With one of the best lines in the movie being "He's firing a laser," spoken by a woman, albeit calmly, to Susan, adding "We don't need that for Shipping and Receiving!", the tone of the movie is set right there and then, for as much as this is a Sci-Fi movie at its heart, the comedic levels are most certainly always bubbling underneath.
"Auto"s only ally is Jenny, an independent contractor who stayed on despite a 32% pay cut, and yet is always distracted away from her actual job, due to working on her music video.
From the off she is friendly with "Auto, noticeably calming him, allowing herself to have a "friend" that doesn't want anything from her.
As for "Auto" himself, well much like those old Sci-Fi TV shows and films back in the '50s, you're not fooled at any time into thinking it's a real, or even a CGI robot!
I mean, it's obviously a man in a thinly disguised costume (voiced by VO Artists Jim Tasker), but knowing, and better yet, being at peace with that going in, is what will make this movie (a to-be much revered classic ten years from now!) the fine evenings entertainment you had hoped for.
Whilst most definitely showcasing a giant, slow wink to the gloriously cheesy horror days of companies such as Vestron and the mighty Troma, 'Automation' updates a lot of things, and also manages to strain the cheese long enough each time to bring forth some dedicated B-movie acting.

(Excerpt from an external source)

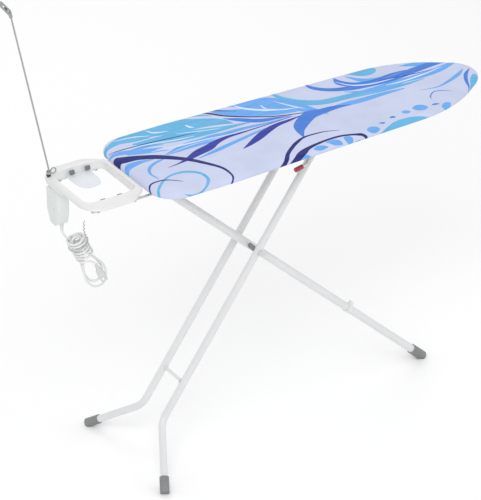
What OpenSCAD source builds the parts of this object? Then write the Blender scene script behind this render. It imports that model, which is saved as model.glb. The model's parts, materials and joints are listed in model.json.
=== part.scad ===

Looking through and beyond all that though, 'Automation's scripted core still manages to raise some rather pertinent questions, such as What does it mean to be human? What does it mean to be automated? And to what genuine extent are any of us actually ever so-called "free agents"?
In closing, if you are a fan of all those '80s low budget horror and Sci-Fi movies, where actors go to rooms and places that no sane person ever would, and where the language is slightly fruity, but never overly coarse, and for no good reason simulated sex scenes abound, then 'Automation' is the movie for you!
As for the Special Features, well, my personal favorites are the immersive Behind The Scenes Featurette and the slew of Audio Commentaries (one with Director Garo Setian and Writer Rolfe Kanefsky, and one with Setian, Producer Anahit Setian, and Producer Dan Bowen).
Collectively they reveal how certain things were done, what scenes took the longest to get right and why, and how certain actors really stepped up their game on set.
Indeed, it is more than obvious that the filmmakers along with the cast had a genuine love and respect for one another, as you simply could not make such a low budget, so-called "indie" B-movie as this without a lot of care and attentive devotion from all parties concerned. This is a Widescreen Presentation (2.35:1) enhanced for 16x9 TVs and comes with the Extras of:
Behind The Scenes Featurettes
Writing The Screenplay
Building "Auto" with 'Evil' Ted
"Auto's Voice" An Interview with VO Artist Jim Tasker
A few words from the Director: "It seems every day there is another news story or article concerning the threat of machines replacing people in the workplace. We are also seeing stories about the development of robots that can learn to behave more human by observing human behavior."
"So what would happen when a robot with this ability to learn, replaces humans in the workplace, but then faces the prospect of being replaced by more advanced technology? Our movie AUTOMATION is a cheeky take on this concept."
"Our goal was to tell an interesting and timely story with characters the audience cares about. So despite the film being a satire of corporate cost cutting and planned obsolescence, there is a true heart to the movie in the relationship between Auto and Jenny." - Garo Setian (Writer /Director/Producer/Editor).
'Automation' [Blu-ray] is out now via Epic Pictures.